→ What is needed
Set down, please, exactly the lines below that run from the line with "module collar(at, crown, shift, swell)" to the line with "for node in", both lines included.

→ Data section
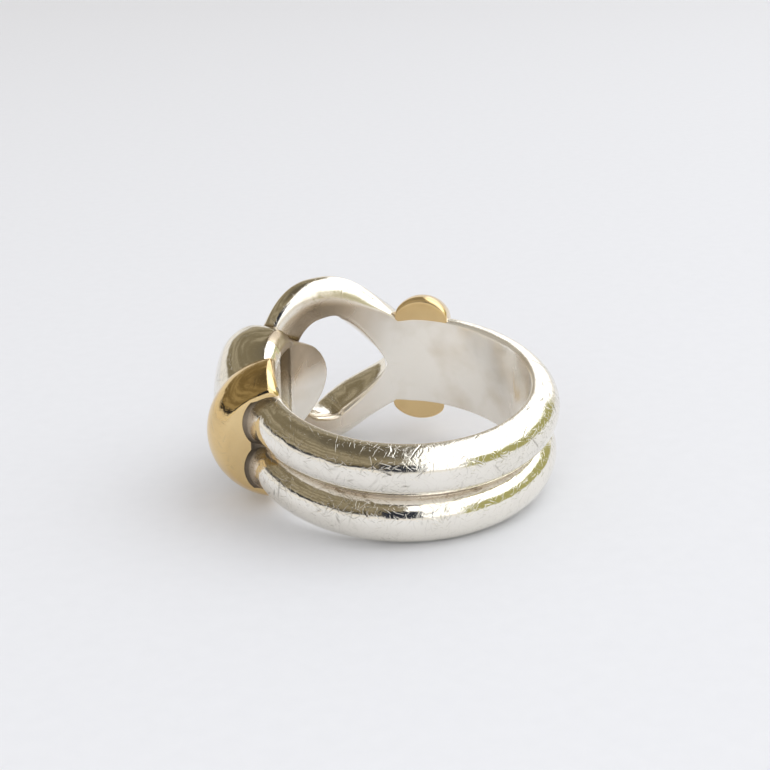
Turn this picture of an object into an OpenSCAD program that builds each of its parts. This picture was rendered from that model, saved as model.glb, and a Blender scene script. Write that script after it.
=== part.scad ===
// A silver and gold knot ring: two half-round rails side by side, one end opened into an eye,
// the other end made into a hook that passes through the eye, and a gold collar behind each.
// Directions round the ring are degrees counter-clockwise from +X, seen along the hole from above.

/* [Finger hole] */
// Diameter of the finger hole
hole_d = 16.5; // [15:0.1:20]

/* [Shank] */
// Width of the shank across both rails
shank_w = 6.7; // [6:0.1:7.4]
// Height of the rails' round centres above the finger hole
rail_lift = 0.25; // [0.1:0.05:0.8]
// Height of the solder web between the rails
web_h = 0.8; // [0.4:0.1:1.2]
// How much the rails flare where they run into the hook's collar
flare = 0.55; // [0.2:0.05:0.6]
// Length of that flare along the ring
flare_len = 1.1; // [0.8:0.1:1.5]

/* [Eye] */
// Direction of the widest part of the eye
eye_at = 129; // [126:0.5:134]
// Half the width of the eye, at the finger hole
eye_w = 5.3; // [5.1:0.05:5.5]
// Length of the eye from its widest part towards its collar
eye_front = 6.8; // [6.6:0.1:7]
// Length of the eye from its widest part to the end of its bar
eye_back = 3; // [2.8:0.1:3.1]
// How far the eye's arms bulge past that outline
bulge = 1.25; // [1:0.05:1.35]
// How far they bulge into the opening
inside = 0.4; // [0.1:0.05:0.5]
// Thickness of the arms at the widest part
arm_h = 3.1; // [2.8:0.1:3.2]
// Thickness of the bar that the hook holds
bar_h = 2.1; // [1.8:0.1:2.2]
// Height of the bar's underside above the finger hole
bar_lift = 1.4; // [1.2:0.05:1.5]
// Half the width of the opening
open_w = 3.9; // [3.7:0.1:4.1]
// Length of the opening from its widest part to its pointed end
open_front = 3.9; // [3.7:0.1:4.1]
// Length of the opening from its widest part to its round end
open_back = 2.5; // [2.3:0.1:2.7]

/* [Hook] */
// Direction of the hook's tip
tip_at = 128.5; // [126:0.5:132]
// Half the width of the hook's body over the eye
hook_w = 4.65; // [4.4:0.05:4.9]
// Height of the hook's crown there, above the finger hole
hook_h = 4.95; // [4.6:0.1:5.1]
// Half the width of the hook's root, at its collar
root_w = 4.2; // [3.9:0.1:4.3]
// Height of the root's crown
root_h = 4.05; // [3.8:0.05:4.1]
// Half the width of the hook's tongue, where it leaves the hook
tongue_w = 3.8; // [3.5:0.1:4]
// Half the width that the tongue narrows to at its round tip
tip_w = 1.7; // [1.4:0.1:2]
// Direction of the tongue's end, where a slot parts it from the root
tongue_end = 154; // [152:0.5:156]
// Direction of the slot's other side
root_at = 166; // [164:0.5:168]
// Height of the slot above the finger hole
slot_h = 1.7; // [1.5:0.1:2]
// Half the width of the slot
slot_w = 3.4; // [3:0.1:3.6]
// Room between the hook and the eye
slot_gap = 0.2; // [0.15:0.05:0.4]

/* [Collars] */
// Direction of the middle of the collar behind the hook
hook_collar_at = 189.5; // [188:0.5:192]
// Direction of the middle of the collar behind the eye
eye_collar_at = 81; // [79:0.5:82]
// Radius of a collar's round outside
collar_r = 4.85; // [4.7:0.05:5]
// How far that round's centre lies inside the finger hole's wall
collar_sink = 0.35; // [0.2:0.05:0.5]
// Width of a collar along the ring
collar_w = 3.6; // [3.2:0.1:3.8]
// Radius of the crown of the hook's collar, seen across the ring
hook_round = 3.2; // [3:0.1:4]
// Radius of the crown of the eye's collar
eye_round = 2.1; // [2:0.1:3]
// How far the crown of the hook's collar lies towards the hook
crown_shift = 0.25; // [0:0.05:0.4]
// Gap between gold and silver
fit_gap = 0.05; // [0.03:0.01:0.1]

/* [Rest] */
// How far the finger hole's axis leans when the ring lies on its side
rest_tilt = 9.85; // [9:0.01:12]
// Direction of the rails' resting point
rest_turn = -71.6; // [-80:0.1:-60]

/* [Hidden] */
hole_r = hole_d / 2;
rail_r = shank_w / 4;
// The solids start this far inside the finger hole, which then cuts them
under = 0.4;
// A length past every part of the ring
beyond = 40;
function mm_to_deg(s) = s / hole_r * 180 / PI;
function deg_to_mm(a) = a * PI / 180 * hole_r;
function mix(a, b, t) = a + (b - a) * min(1, max(0, t));
function ease(t) = let (k = min(1, max(0, t))) k * k * (3 - 2 * k);
function power(x, n) = x <= 0 ? 0 : pow(x, n);
// A coordinate of a superellipse of exponent n, from the cosine or sine of its angle
function super(c, n) = sign(c) * power(abs(c), 2 / n);
// A point at a direction, a height along the hole and a height above its wall
function on_ring(a, z, b) = [(hole_r + b) * cos(a), (hole_r + b) * sin(a), z];

// Joins rings of points, each with the same count, into one closed solid
module loft(rings) {
    n = len(rings[0]);
    last = len(rings) - 1;
    sides = [for (i = [0 : last - 1], j = [0 : n - 1])
        let (k = (j + 1) % n) [i * n + j, i * n + k, (i + 1) * n + k, (i + 1) * n + j]];
    start = [for (j = [n - 1 : -1 : 0]) j];
    end = [for (j = [0 : n - 1]) last * n + j];
    polyhedron([for (ring = rings) each ring], concat(sides, [start, end]), convexity = 6);
}

// Keeps a shape of flat facets as one solid
module facets() {
    resize([0, 0, 0]) children();
}

// Lays the ring on its side: it rests on the eye's lower arm and on the rails across from it
module at_rest() {
    rotate([0, 0, rest_turn]) rotate([0, rest_tilt, 0]) rotate([0, 0, -rest_turn]) children();
}

module finger_hole() {
    cylinder(r = hole_r, h = beyond, center = true, $fn = 180);
}

module rail_profile(extra = 0) {
    for (side = [-1, 1])
        translate([hole_r + rail_lift, side * rail_r]) circle(r = rail_r + extra, $fn = 64);
    translate([hole_r - under, -rail_r]) square([under + web_h + extra, 2 * rail_r]);
}

// The rails from one direction to another
module rails(from, to, extra = 0) {
    rotate_extrude(start = from, angle = to - from, $fn = 180) rail_profile(extra);
}

// Directions of a collar's two sides at the rails' crowns
side_deg = asin(collar_w / 2 / (hole_r + rail_lift + rail_r));

hook_face = hook_collar_at + side_deg;
// The flare's cone follows the ring's curve by leaning and sinking a little, and ends inside the rail
cove_lean = 5;
cove_sink = 0.1;
cove_inset = 0.3;
// The flare by which each rail runs into the hook's collar
module cove() {
    for (side = [-1, 1])
        rotate([0, 0, hook_collar_at])
            translate([hole_r + rail_lift - cove_sink, collar_w / 2 + fit_gap, side * rail_r])
                rotate([-90, 0, cove_lean])
                    cylinder(r1 = rail_r + flare - fit_gap, r2 = rail_r - cove_inset,
                             h = flare_len + cove_inset + cove_sink, $fn = 64);
}

module shank() {
    rails(hook_face - 2, 360 + fork_end);
    cove();
}

// The core that runs through the hook's collar
module core() {
    rails(hook_collar_at - side_deg - 3, hook_face + 0.5, flare);
}

// The eye's two outlines, laid flat: distance along the ring and height, for an angle from the fork
fork_turn = acos((eye_collar_at - eye_at + side_deg + 1) * PI / 180 * hole_r / -eye_front);
open_mid = -0.7;
function open_point(t) = let (s = t < 90 ? open_front : open_back, n = mix(1.28, 2.4, (t - 70) / 40))
    [open_mid - s * super(cos(t), n), open_w * super(sin(t), n)];
function eye_point(t) = [-(t < 90 ? eye_front : eye_back) * cos(t), eye_w * sin(t)];
turn_power = 1.34;
function eye_turn(t) = fork_turn + (180 - fork_turn) * pow(t / 180, turn_power);

// The eye starts at the flat side of its collar, at a height above the finger hole's wall
function eye_start(b) = eye_collar_at + asin((collar_w / 2 + fit_gap) / (hole_r + b - under));
// The eye leaves the finger hole's wall towards its bar
function inner_lift(s) = bar_lift * power(min(1, (s + 2) / 5), 1.6);
fork_arm_h = 2.2;
function arm_height(s) = let (swell = min(1, max(0, (s + 5.4) / 4.6)))
    mix(fork_arm_h, arm_h, sin(90 * swell)) - (arm_h - bar_h) * ease((s + 1.9) / 2.2);
arm_steps = 16;
widest_share = 0.46;
// The arm's section, point by point: share of the way from the opening's edge to the outer edge,
// how far it bulges past them, and height above the inner face
function arm_section(grow, dip, h) = let (widest = widest_share * h) concat(
    [for (i = [0 : 2]) let (t = 90 - 45 * i)
        [0, -dip * cos(t), widest * (1 - sin(t))]],
    [for (i = [1 : 3]) let (t = 30 * i, c = super(cos(t), 2.3))
        [0.5 - 0.5 * c, -dip * c, widest + (h - widest) * super(sin(t), 2.3)]],
    [for (i = [1 : 4]) let (t = 90 - 90 * i / 4)
        [0.5 + 0.5 * cos(t), grow * cos(t), widest + (h - widest) * sin(t)]],
    [for (i = [1 : 2]) let (t = 45 * i)
        [1, grow * cos(t), widest * (1 - sin(t))]]
);
function arm_ring(t, extra) = let (
    p = open_point(t),
    q = eye_point(eye_turn(t)),
    way = (q - p) / norm(q - p),
    grow = bulge * ease((q[0] + 5.1) / 4.4) - 0.3 * ease(q[0] / eye_back),
    dip = inside * ease(p[1] / 2),
    h = arm_height(p[0])
) [for (k = arm_section(grow, dip, h)) let (
    d = p + (q - p) * k[0] + way * (k[1] + extra * sign(k[0] - 0.5)),
    lift = inner_lift(d[0]),
    foot = k[2] < 0.01 ? under * (1 - ease(lift / 0.3)) + extra : 0,
    top = k[2] > widest_share * h ? extra : 0
) on_ring(max(eye_at + mm_to_deg(d[0]), eye_start(k[2])), d[1], k[2] + lift - foot + top)];
module eye(extra = 0) {
    half = [for (i = [0 : arm_steps]) arm_ring(180 * i / arm_steps, extra)];
    loft(concat(half, [for (i = [arm_steps - 1 : -1 : 0]) [for (p = half[i]) [p[0], p[1], -p[2]]]]));
}

fork_h = 1.6;
fork_start = eye_collar_at + asin(collar_w / 2 / hole_r) + 1;
fork_end = eye_at + mm_to_deg(open_mid - open_front) + 0.5;
// The metal between the rails' ends, where the arms part
module fork() {
    rotate_extrude(start = fork_start, angle = fork_end - fork_start - 0.4, $fn = 180)
        translate([hole_r - under, -rail_r]) square([under + fork_h, 2 * rail_r]);
}

hook_sides = 12;
// Lengths from the hook's tip over which its outline rounds and its crown rises
nose_len = 1.4;
rise_len = 4.5;
// Where the tongue's width steps out to the hook's, and where that starts to narrow to the root's
step_at = 3.6;
narrow_at = 5.2;
narrow_len = 2.4;
// How many degrees the shoulders lean towards the tip from the finger hole to the crown
shoulder_lean = 5;
function nose(s) = s >= nose_len ? 1 : power(1 - pow(1 - s / nose_len, 2.2), 1 / 2.2);
function rise(s, len) = s >= len ? 1 : power(1 - pow(1 - s / len, 2.4), 1 / 2.2);
hook_len = deg_to_mm(hook_collar_at - tip_at);
// The hook's stations: how far from the tip
hook_stations = [0.02, 0.15, 0.4, 0.8, 1.3, 2, 2.7, step_at, 3.9, rise_len,
    narrow_at, 5.9, 6.6, 7.4, hook_len];
function hook_ring(s) = let (
    back = ease((s - narrow_at) / narrow_len),
    tongue = mix(tip_w, tongue_w, s / step_at) * nose(s),
    w = mix(mix(tongue, hook_w, (s - step_at) / 0.3), root_w, back),
    h = mix(hook_h, root_h, back) * max(0.12, rise(s, rise_len)),
    full = mix(mix(2.2, 4, (s - 1) / 2.6), 2.1, back),
    lean = shoulder_lean * ease((s - 2) / 1.6) * (1 - back),
    a = tip_at + mm_to_deg(s)
) [for (i = [0 : hook_sides]) let (t = 180 * i / hook_sides, up = super(sin(t), full))
    on_ring(a - lean * up, -w * super(cos(t), full), mix(-under, h, up))];

// Room for a collar, between the silver on its two sides
module collar_room(at) {
    rotate([0, 0, at]) translate([hole_r - 2 * under, -collar_w / 2 - fit_gap, -beyond / 2])
        cube([beyond, collar_w + 2 * fit_gap, beyond]);
}

// The slot in the hook's underside, between the tongue's end and the root
module slot() {
    middle = (tongue_end + root_at) / 2;
    half = deg_to_mm(root_at - tongue_end) / 2;
    rotate([0, 0, middle]) translate([hole_r - 2 * under, -half, -slot_w])
        cube([2 * under + slot_h, 2 * half, 2 * slot_w]);
}

module hook() {
    facets() difference() {
        loft([for (s = hook_stations) hook_ring(s)]);
        eye(slot_gap);
        slot();
        collar_room(hook_collar_at);
    }
}

module band() {
    color("gainsboro") at_rest() difference() {
        union() {
            shank();
            core();
            fork();
            eye();
            hook();
        }
        finger_hole();
    }
}

// A barrel whose axis lies along the ring, its crown moved by shift towards the hook's tip
module barrel(at, crown, shift) {
    rotate([0, 0, at]) translate([hole_r - collar_sink, 0, 0]) rotate([90, 0, 0])
        rotate_extrude($fn = 96) intersection() {
            translate([0, -collar_w / 2]) square([collar_r, collar_w]);
            union() {
                translate([collar_r - crown, shift]) circle(r = crown, $fn = 96);
                translate([0, -collar_w / 2]) square([collar_r - crown, collar_w]);
            }
        }
}

module collar(at, crown, shift, swell) {
    reach = 2 * side_deg;
    color("goldenrod") at_rest() difference() {
        barrel(at, crown, shift);
        finger_hole();
        rails(at - reach, at + reach, swell + fit_gap);
    }
}

module hook_collar() {
    collar(hook_collar_at, hook_round, crown_shift, flare);
}

module eye_collar() {
    collar(eye_collar_at, eye_round, 0, 0);
}

band();
hook_collar();
eye_collar();
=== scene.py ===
"""The looks of a knot ring: two rails, an eye and a hook in worn silver, and two gold collars.

Shapes are worked out in millimetres in the ring's own frame, where +Z is the finger hole's axis and
directions are degrees counter-clockwise from +X. place() then leans them as the ring lies and turns them
into metres. Along the ring, s is a distance on the finger hole's wall; z is a height along the hole, and
b is a height above its wall. Directions of the room and the lights are the row's, with the front at -Y.

A named pair that goes to ramp() is where a change begins and how long it is.
"""
import math

import bmesh
import bpy
import numpy as np
from mathutils import Matrix, Vector
from mathutils.bvhtree import BVHTree


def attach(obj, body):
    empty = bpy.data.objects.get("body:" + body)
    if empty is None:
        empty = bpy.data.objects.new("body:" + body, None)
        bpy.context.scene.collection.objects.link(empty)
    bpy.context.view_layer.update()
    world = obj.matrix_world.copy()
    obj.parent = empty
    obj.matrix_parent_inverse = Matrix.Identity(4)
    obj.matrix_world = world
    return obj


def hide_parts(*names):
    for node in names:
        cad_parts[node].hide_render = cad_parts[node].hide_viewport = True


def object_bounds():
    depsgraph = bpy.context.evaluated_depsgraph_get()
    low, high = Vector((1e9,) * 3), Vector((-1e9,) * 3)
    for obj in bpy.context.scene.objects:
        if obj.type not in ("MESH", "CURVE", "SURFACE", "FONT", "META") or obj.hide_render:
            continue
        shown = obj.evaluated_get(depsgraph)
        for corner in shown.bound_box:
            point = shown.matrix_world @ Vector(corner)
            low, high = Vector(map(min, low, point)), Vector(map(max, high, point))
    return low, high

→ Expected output
module collar(at, crown, shift, swell) {
    reach = 2 * side_deg;
    color("goldenrod") at_rest() difference() {
        barrel(at, crown, shift);
        finger_hole();
        rails(at - reach, at + reach, swell + fit_gap);
    }
}

module hook_collar() {
    collar(hook_collar_at, hook_round, crown_shift, flare);
}

module eye_collar() {
    collar(eye_collar_at, eye_round, 0, 0);
}

band();
hook_collar();
eye_collar();
=== scene.py ===
"""The looks of a knot ring: two rails, an eye and a hook in worn silver, and two gold collars.

Shapes are worked out in millimetres in the ring's own frame, where +Z is the finger hole's axis and
directions are degrees counter-clockwise from +X. place() then leans them as the ring lies and turns them
into metres. Along the ring, s is a distance on the finger hole's wall; z is a height along the hole, and
b is a height above its wall. Directions of the room and the lights are the row's, with the front at -Y.

A named pair that goes to ramp() is where a change begins and how long it is.
"""
import math

import bmesh
import bpy
import numpy as np
from mathutils import Matrix, Vector
from mathutils.bvhtree import BVHTree


def attach(obj, body):
    empty = bpy.data.objects.get("body:" + body)
    if empty is None:
        empty = bpy.data.objects.new("body:" + body, None)
        bpy.context.scene.collection.objects.link(empty)
    bpy.context.view_layer.update()
    world = obj.matrix_world.copy()
    obj.parent = empty
    obj.matrix_parent_inverse = Matrix.Identity(4)
    obj.matrix_world = world
    return obj


def hide_parts(*names):
    for node in names:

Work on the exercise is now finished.